Se la crisi politica in Macedonia, nata a causa delle pubblicazioni da parte del leader del partito d’opposizione socialdemocratico SDSM Zoran Zaev, sembra essere ormai al capolinea, grazie all’annuncio delle dimissioni del Primo Ministro Nikola Gruevski e la costituzione di un governo tecnico che guidi il Paese alle elezioni anticipate che, secondo gli accordi, dovrebbero sostenersi nel prossimo aprile, rimangono tuttavia irrisolte una serie di problematiche, interne ed estere.

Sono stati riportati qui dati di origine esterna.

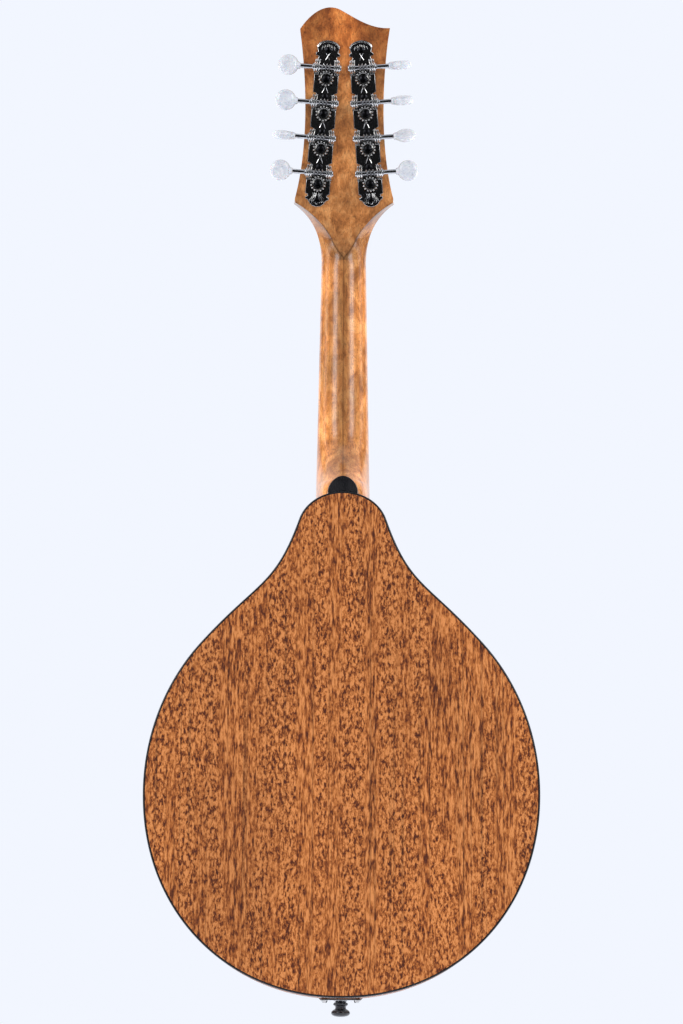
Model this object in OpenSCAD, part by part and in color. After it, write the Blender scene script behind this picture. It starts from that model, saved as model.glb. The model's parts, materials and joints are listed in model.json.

Dichiaratasi indipendente dalla Jugoslavia nel 1991 senza alcuno spargimento di sangue, giacché gli interessi per la piccola Repubblica di Macedonia erano subordinati a quelli territoriali, etnici ed economici verso la Croazia e la Bosnia-Erzegovina, il Paese ha conosciuto la sua prima guerra nel 2001, quando le forze di polizia e militari macedoni si sono scontrate con membri dell’UÇK, l’Esercito di Liberazione Nazionale (parente prossimo del ben più noto omonimo UÇK, l’Esercito di Liberazione del Kosovo) della popolazione kosovara che, oltre a chiedere una maggiore possibilità di partecipazione della popolazione di etnia albanese alla vita pubblica e politica, non manca mai di mostrare interesse per l’annessione delle zone limitrofe alle città settentrionali di Gostivar, Tetovo e della più nota Kumanovo, oggetto di un attacco terroristico da parte di un commando albanese nello scorso maggio, che ha riportato le tensioni interetniche a un livello più preoccupante. A questa situazione già destabilizzante bisogna aggiungere la condizione economica assolutamente non positiva in cui si trova il Paese che non è derivata dalla crisi finanziaria che ha colpito il mondo intero, bensì da criticità strutturali con le quali la Macedonia vive dal giorno della sua indipendenza.

Se l’accesso all’Unione Europea e alla Nato viene precluso dal veto greco a causa della disputa sul nome Macedonia, dove il vicino greco sottolinea che la regione storica della Macedonia non ha alcuna correlazione con la popolazione slava abitante lì e che la denominazione rischia solo di provocare sentimenti nazionalisti e irredentisti verso la regione greca, l’economia non pare andare a gonfie vele: anzi, tutt’altro. Con la disoccupazione che si attesta al 27,60% (nell’area balcanica è inferiore solo al Kosovo, 30%, e alla Bosnia-Erzegovina, 43,60%), raggiungendo soglie preoccupanti per quanto riguarda la disoccupazione giovanile, mentre la popolazione che vive sotto la soglia di povertà è circa un terzo della popolazione totale, ossia circa 600.000 persone. Nel mentre, il governo guidato dal partito nazionalista VMRO-DPMNE e dal suo leader Nikola Gruevski, ha preferito investire circa 500 milioni di euro nella realizzazione di monumenti con la speranza di rinsaldare il nazionalismo nella popolazione macedone, come riporta il report dell’Institute of Social Sciences and Humanities di Skopje. Soldi che si potevano investire in altri settori ben più cruciali.

Ma la causa di tutto ciò non può essere solo ed esclusivamente il Primo Ministro, dimissionario nei prossimi mesi, Gruevski. È dal 1991 che la Macedonia sta affrontando numerose difficoltà sul versante della stabilizzazione, sia dal punto di vista interno che estero.

Il Paese è anche interessato da una forte emigrazione anche verso il nostro Paese, soprattutto nel Basso Piemonte. Ma spesso gli emigranti passano dalla padella alla brace, a causa proprio dei loro stessi connazionali. Come riporta Slow Wine, il periodico di Slow Food, nelle Langhe si è costituito un sistema di “caporalato” dove lavoratori macedoni vengono reclutati e sfruttati, per tre euro all’ora, da loro connazionali. Nel mentre, la Macedonia è attualmente attraversata da forti flussi migratori, quelli che l’agenzia europea Frontex chiama Western Balkan Route che, attualmente, ha superato per quest’anno i flussi marittimi attirano sicuramente di più l’opinione pubblica nostrana. Migranti che, passando per la Macedonia e la Serbia, cercando di entrare in Ungheria al fine di sfruttare gli Accordi di Dublino in materia di immigrazione clandestina.